The agency’s top examiner also offered a strong defense for NCUA’s call for third-party vendor exam authority. “We do need it,” Toeppe, a former savings and loan regulator, said. “When I first came over to NCUA, I was stunned we didn’t have third-party vendor exam authority. I was used to always having it.” She said her former agency was never accused of abusing the authority, “and it was never a problem.”
Toeppe said NCUA sees reliance “more and more and more” by credit unions on the use of vendors and third parties to help them in a number of areas. She cited data processing and lending as examples.
The agency executive asserted that use of third-party vendors can become a source of risk to the share insurance fund. “And that’s always my focus,” she said. “We want to be sure we aren’t exposing the insurance fund to undue risk. And that’s really where it comes from; it’s a risk perspective for NCUA.”
She added that if the agency secures the authority (which will take an act of Congress to do so), NCUA would use it cautiously. She disputed some reports that the agency would be “ramping up” such as by hiring 500 additional examiners. “I think we’d use (the authority) prudently, where needed, just exactly like the state supervisors have done,” she said. “Where it’s needed, when it’s needed when we see a risk– just like the state supervisors, they’ve used it prudently. The banking regulators use it prudently. I don’t think there would be any difference.
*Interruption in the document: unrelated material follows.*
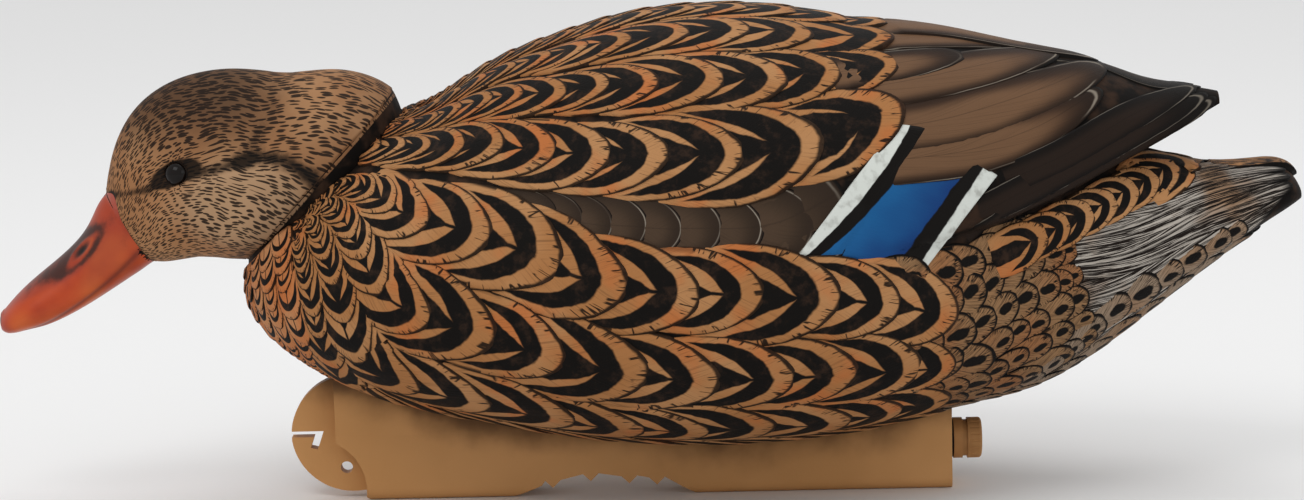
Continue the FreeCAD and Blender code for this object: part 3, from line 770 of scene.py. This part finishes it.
def skin_piece(name, places, masks, material, body="head"):
    """A closed ring mesh with masks as colours; its UVs are length from the bill (0.1 m) and turn."""
    rows, columns = places.shape[:2]
    steps = np.linalg.norm(np.diff(places, axis=0), axis=2)
    run = 10 * np.concatenate([np.zeros((1, columns)), np.cumsum(steps, axis=0)])
    for _ in range(RUN_ROUNDS):
        run = (np.roll(run, 1, 1) + run + np.roll(run, -1, 1)) / 3
    faces, uvs = [], []
    for r in range(rows - 1):
        for c in range(columns):
            d = (c + 1) % columns
            faces.append((r * columns + c, r * columns + d, (r + 1) * columns + d, (r + 1) * columns + c))
            uvs += [(run[r, c], c / columns), (run[r, d], (c + 1) / columns),
                    (run[r + 1, d], (c + 1) / columns), (run[r + 1, c], c / columns)]
    mesh = bpy.data.meshes.new(name)
    mesh.from_pydata([tuple(p) for p in places.reshape(-1, 3)], [], faces)
    layer = mesh.uv_layers.new(name="flow")
    layer.data.foreach_set("uv", np.array(uvs).ravel())
    colours = mesh.color_attributes.new("masks", "FLOAT_COLOR", "POINT")
    values = np.ones((rows * columns, 4))
    values[:, :3] = masks.reshape(-1, 3)
    colours.data.foreach_set("color", values.ravel())
    mesh.shade_smooth()
    mesh.materials.append(material)
    piece = new_object(name, mesh)
    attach(piece, body)


def head_paint():
    """Short dark strokes that follow the lie of the feathers, over tan; masks: dark (painted marks and
    painted shade), pale, crown.
    """
    s = Shader("head_paint", 0.66)
    dark, pale, crown = s.masks()
    u, v = s.uv("flow")
    place = s.place()
    drift = s.times(s.ripple(place, 60.0), 0.035)
    # The strokes get longer from the face to the neck.
    run = s.times(s.math("LOGARITHM", s.times_plus(u, 1.3, 1.0), math.e), 29.0)
    flow = s.vector(run, s.times(s.plus(v, drift), 178.0))
    distance, size = s.cells(flow, 0.8)
    reach = s.times_plus(crown, 0.1, s.times_plus(size, 0.15, 0.25))
    stroke = s.ease(s.minus(distance, reach), 0.06, -0.06)
    ground = s.mix(s.patches(place, 50.0, 0.35, 0.7, 3.0), paint(150, 106, 71), paint(164, 123, 87))
    ground = s.mix(pale, ground, paint(166, 134, 103))
    ground = s.mix(crown, ground, paint(66, 47, 34), 0.85)
    colour = s.mix(stroke, ground, paint(32, 23, 18), 0.95)
    # The dark mask in near black with ragged edges: the eye stripe and eye patch, and painted shade in the
    # head's grooves and at its edges.
    soft_dark = s.times_plus(s.ripple(place, 170.0, 4.0, 0.7), 0.9, dark)
    colour = s.mix(s.ease(soft_dark, 0.15, 0.95), colour, BLACK, 0.95)
    return s.finish(colour, stroke, 0.0002, -0.6)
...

She said that using the authority, when needed, is necessary to avoid a regulatory blind spot. “From (the perspective of) managing the share insurance fund, that makes us very nervous. That’s one thing that keeps me up at night,” she said.
In other comments, Toeppe said:
- Cybersecurity is a persistent threat; the one risk that just doesn’t go away. “We have ebbs and flows of other risks, but cybersecurity just keeps coming,” she said. “It just doesn’t stop, it’s in everything. It’s the constant ‘come at you’ thing. It’s high level, persistent.”
- NCUA is not discouraging mergers among credit unions (as opposed to banking regulators with banks, under an executive order from President Joe Biden). “We don’t tell (credit unions) no you can’t merge, but we want to make sure they are doing the right thing.”
- She has no problem with credit unions buying banks, as long as the transaction is done well and the credit union has done its homework. “Everyone thinks we rubber stamp them,” she said, adding the agency does not. She said the transaction must make sense, and that the agency has be sure of the risk that the insurance fund is taking on with the transaction.